The PlayStation 2. A modern marvel; a revolutionary gaming system with the best graphics, games, and gameplay yet invented. Or, as I gave my sales pitch to my parents (who until that point had not allowed me to own a gaming system because it would “rot my brain”…They may have been right.) it was an educational electronic system that would improve my muscle-memory and hand-eye coordination skills. And above all of that, it was NEW!

Almost 18 years later, (the PS2 was released one day before my 9th birthday… and I didn’t get it until a few years later) the PS2 is, for all intents and purposes, outdated… I apologize to my two older brothers who grew up with Atari and NES systems. It is safe to say, at least, that the PS2 is no longer, new. Today’s game systems have wifi, Blu-ray players, digital downloads, YouTube, Netflix, and lots of other capabilities that had never even been heard of in the year 2000.

When things are new, they are intriguing, unknown, (often expensive), and exciting. If you’re not into video games, think of unboxing a new Christmas gift, experiencing the smell of a new book, seeing the lack of fingerprints on a new phone, or tasting your new favorite ice cream flavor. This feeling of “newness” is not reserved for material possessions. Think of your first kiss, your wedding day, the first time your child takes a step, the first day of classes, the first day of a job. Joy seems frequently to surround things that are new, whether they are experiences, possessions, or relationships. And then we are, often immediately, confronted with something other than that initial excitement, wonder, awe, unease, butterflies-in-your stomach, time of discovery…
The ice cream melts. The phone cracks. The PS2 breaks. The classes are failed.  Your employment becomes monotonous. And so varying levels of pain and loss set in. Or, simply boredom or complacency. Of course, there is an incredible gap in the importance of a game and say a relationship. But it is still possible to allow boredom or complacency to take root in your heart as you begin to take others for granted and the “newness” wears off.

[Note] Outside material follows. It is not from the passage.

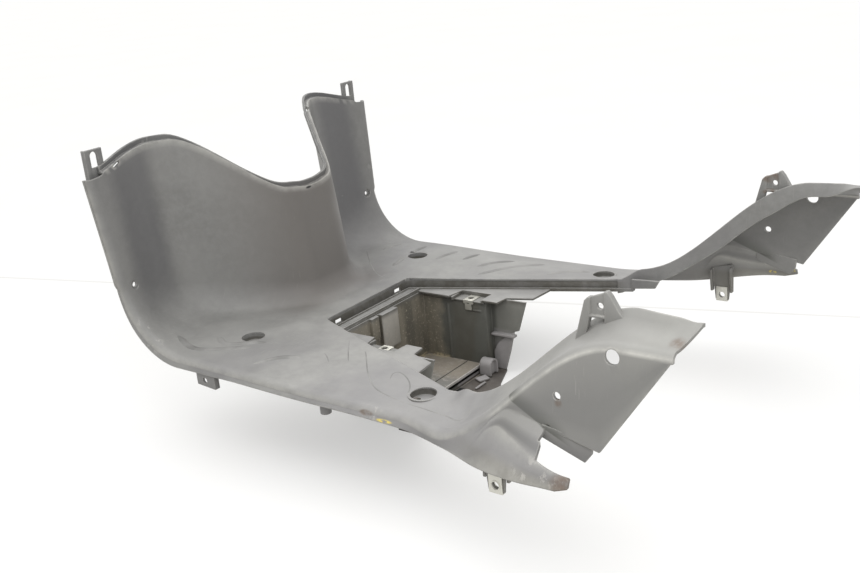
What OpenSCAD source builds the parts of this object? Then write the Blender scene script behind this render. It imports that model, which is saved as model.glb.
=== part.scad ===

Simply because something is new, doesn’t mean it is better. The most wisdom is often found in the people who have celebrated the most birthdays; often the grandest trees are those which have the most rings, the most fascinating books are those with pages worn by time, the greatest marriages have celebrated the most anniversaries, faithfulness is displayed through decades, and God’s glory continues to be revealed through centuries.

Of course, there is a flip-side to this; much darkness can dwell in the past. Things done wrong, said wrong, disappointments, fears, failures. When things are no longer new, they can become moldy or cease to work. There can be a deterioration and collapse of value. Old, depreciated, used, antique. Varying levels of worth indicating the same thing…. no longer new.
Decay is all too common to humanity. Anne Lamott once wrote in a poem, “100 years, all new people.” This is a sobering thought. The things which are new today, 1200 months from now will be like 1918 is to us today… historical.

Isaiah 40:8 says, “The grass withers and the flower fades, but the Word of our Lord endures forever.”

The only things that truly remain new, are eternally new. The Lord’s mercies are new every morning, those who are in Christ are new creations (2 Corinthians 5:17), there will be a new heaven and a new earth (2 Peter 3:13), and Jesus comforts us with the truth that He is making all things new. (Revelation 21:5).

The topic for this month is rather large, broad, and multi-faceted. Suffice it to say that there has always been and will continue to be an obsession with things that are new. From video games to people, from books to iPhones, there will always be something or someone new. (At least, new to us.) And yet, my greatest hope, joy, and desire doesn’t really come from something new, nor from something old. Somewhere between now and 1000 month from now, I will see the face of my Savior. Perhaps C.S. Lewis said it best…

“If I find in myself desires which nothing in this world can satisfy, the only logical explanation is that I was made for another world.”